Mike Roper, Chief Financial Officer
Strategic Positioning
1. Capital Deployment and Portfolio Rotation
MFA is actively reallocating excess liquidity and capital from resolved non-performing loans into higher-yielding target assets, including agency MBS and business purpose loans. Management highlighted that holding nearly 20% of equity in cash has been a drag on ROE, and the current environment—with lower volatility and a more liquid agency portfolio—supports accelerated deployment. Recent and planned investments in agency MBS and the recycling of capital from called securitizations are expected to be immediate earnings drivers.
2. Lima One Growth and Origination Expansion
Lima One, MFA’s business purpose lending subsidiary, is scaling origination volume and expanding product lines, including a planned return to multifamily lending in 2026 and the launch of a wholesale origination channel. The company has made significant sales and technology hires, aiming to drive volume and margin in both single-family transitional and rental loans. Margins remain healthy, and new partnerships with third-party capital providers are expected to further accelerate growth and ROE contribution.
3. Expense Reduction and Operating Efficiency
Cost discipline remains a central theme, with G&A reductions of 11% year-over-year and a stated goal to lower run-rate expenses by 7% to 10% versus 2024. Actions have included personnel cuts and renegotiated vendor contracts. Management expects additional savings to materialize throughout 2026 as initiatives take full effect, supporting a leaner expense base and improved operating leverage.

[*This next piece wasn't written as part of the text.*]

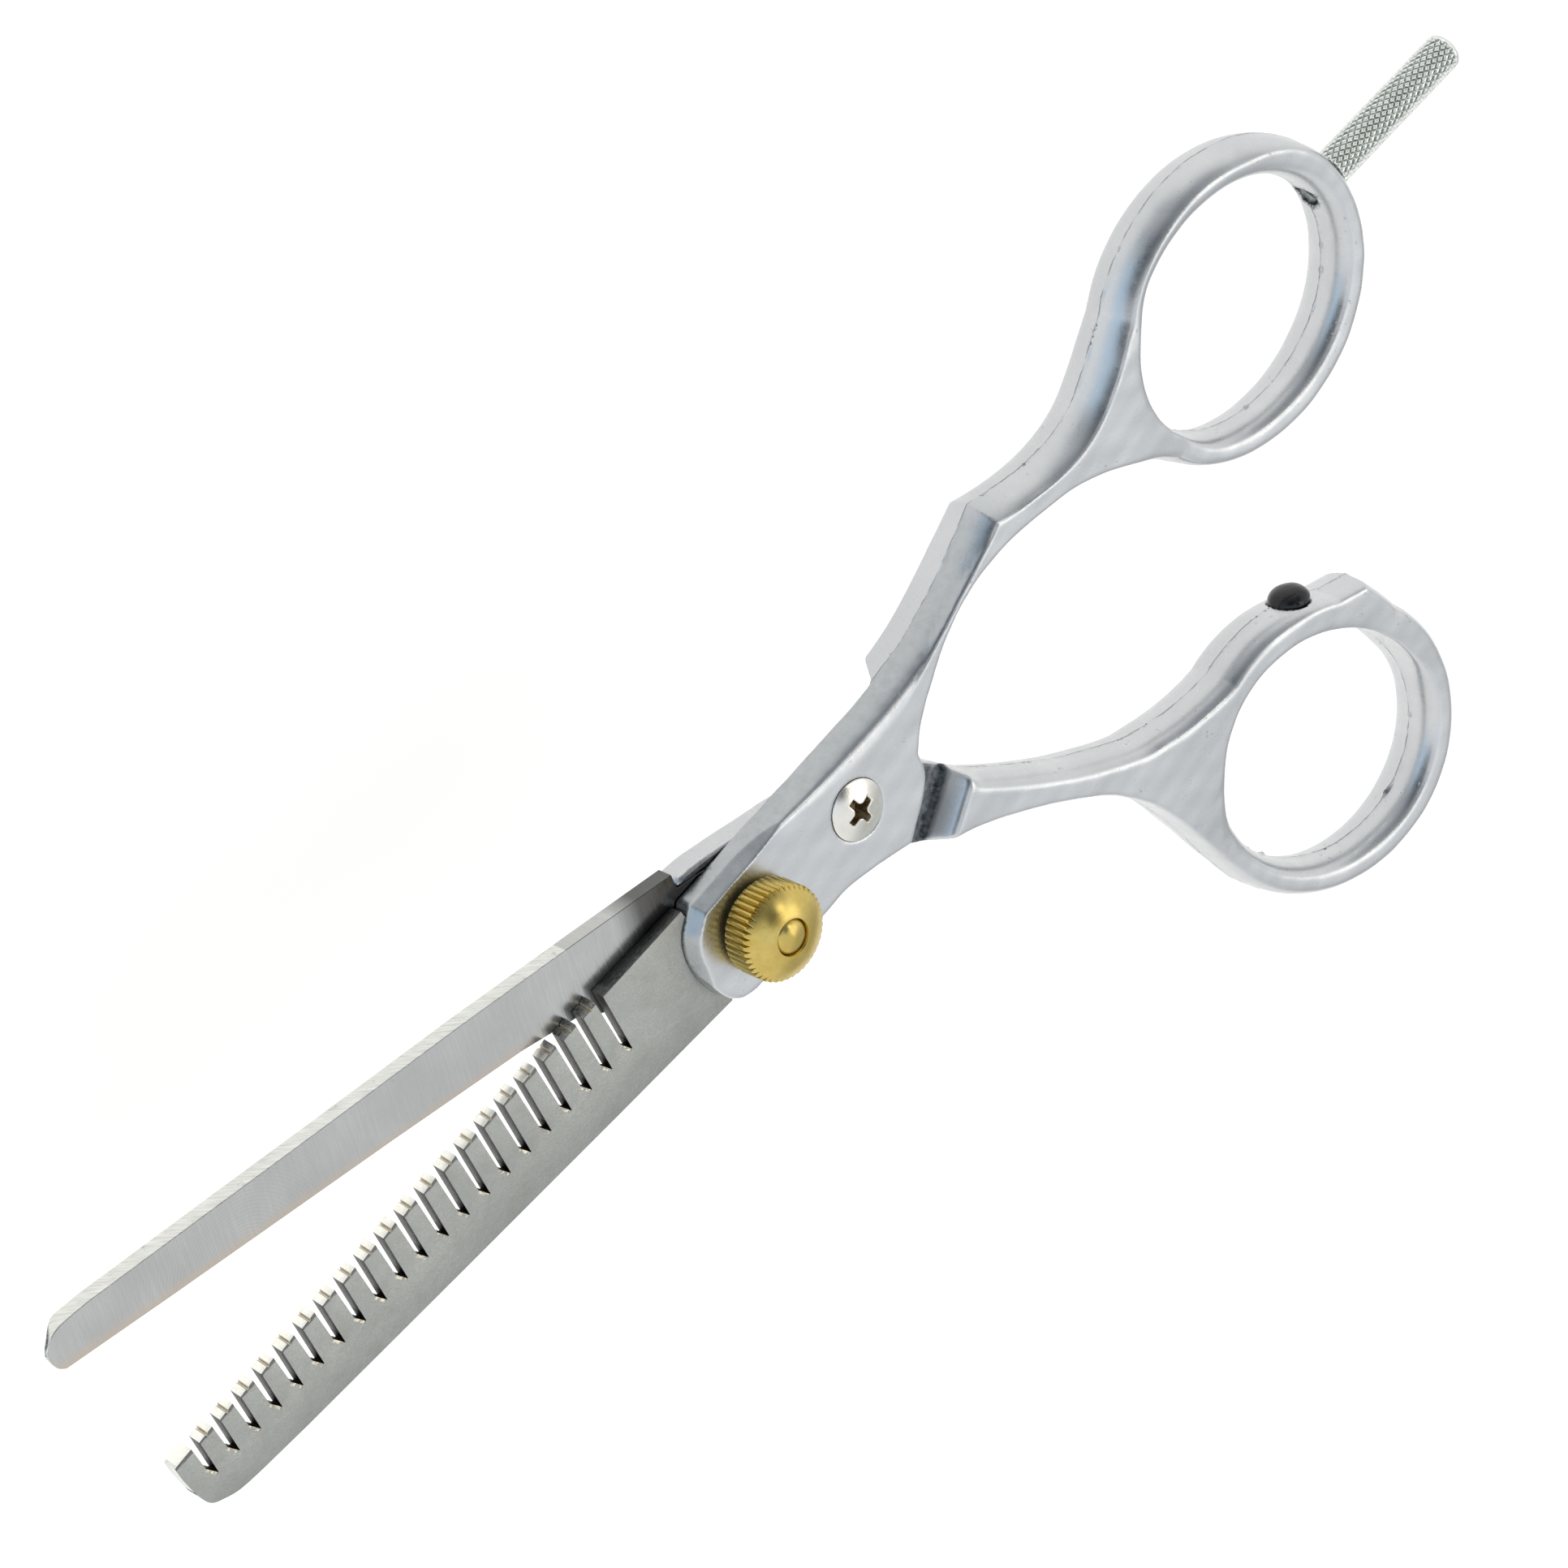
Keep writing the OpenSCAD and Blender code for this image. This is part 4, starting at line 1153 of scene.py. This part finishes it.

4. Capital Structure Optimization
MFA’s capital structure strategy includes issuing preferred shares and repurchasing common stock at a discount, enhancing returns while maintaining scale. The preferred stock ATM program has been modest in size but highly accretive, and management sees continued opportunity for this approach given current market conditions.
5. Credit Risk Management and Asset Quality
Proactive resolution of non-performing loans has materially reduced portfolio delinquency, freeing up $40 to $60 million in equity for redeployment. The multifamily transitional loan portfolio is now half its size from a year ago, and most credit losses were already reflected in book value, minimizing new impairment risk.
Key Considerations
Third quarter results reflect a company in transition, with management focused on unlocking earnings potential through capital redeployment, origination growth, and operating efficiency. The following considerations will shape MFA’s trajectory into 2026:
Key Considerations:
- Liquidity Deployment: Incremental investment of $100 million in target assets is expected to drive immediate ROE uplift.
- Loan Resolution Recycling: $223 million in non-performing loan resolutions unlock capital for higher-return assets, supporting earnings and book value stability.
- Lima One Origination Scale: Growth in business purpose and rental loan originations, plus new channels, should boost mortgage banking income and margin.
- Expense Rationalization: G&A savings are tracking ahead of plan, with further reductions expected as vendor contracts and staffing are optimized.
- Capital Structure Flexibility: Ongoing preferred-for-common equity swaps provide a lever for accretive capital allocation without shrinking the equity base.
Risks
Credit performance, while improving, remains a watchpoint, especially as multifamily lending resumes and market volatility could still impact spreads and asset valuations. Execution risk around scaling Lima One and realizing planned G&A savings persists, and the path of interest rates will continue to influence both funding costs and portfolio returns. Regulatory or macro shocks could disrupt capital markets, impacting liquidity and asset pricing.
Forward Outlook
For Q4 2025, MFA expects:
- Continued capital deployment into agency MBS and business purpose loans as liquidity is recycled from loan resolutions
- Further progress on G&A reductions, with additional savings materializing into 2026
For full-year 2026, management reiterated:
- Expectation for distributable earnings to reconverge with the common dividend by mid-2026
- Resumption of multifamily lending at Lima One and launch of wholesale origination channel
Management highlighted several drivers for the outlook:
- Incremental earnings from redeployed cash and resolved loans
- Margin and volume growth at Lima One, supported by new hires and technology investments
Takeaways
MFA’s Q3 2025 call underscores a strategic pivot—capital is being unlocked and redeployed, expense discipline is deepening, and origination engines are being primed for growth.
- Capital Recycling Drives Next-Phase Growth: Loan resolution and excess cash deployment are set to materially lift ROE and earnings power.
- Lima One Expansion Is Central to Earnings Upside: Origination growth, product expansion, and new sales channels will be key watchpoints into 2026.
- Efficiency Initiatives Support Margin Expansion: Realized and targeted G&A reductions, along with capital structure moves, underpin improved operating leverage.
Conclusion
MFA exits Q3 2025 with a more agile balance sheet and a clear path to higher returns. Execution on capital deployment, Lima One scaling, and cost control will determine the pace and durability of earnings recovery and dividend coverage into 2026.
Industry Read-Through
MFA’s active capital recycling and agency MBS repositioning reflect broader trends among mortgage REITs seeking to optimize returns in a lower-volatility, higher-rate environment. The pivot to business purpose loan origination and the use of technology to drive borrower experience signal a competitive push for margin and scale across the sector. Expense discipline and capital structure innovation are increasingly necessary as public REITs face pressure to deliver shareholder returns despite persistent credit and funding cost headwinds. Investors should monitor origination volumes and loan resolution velocity as key sector health indicators.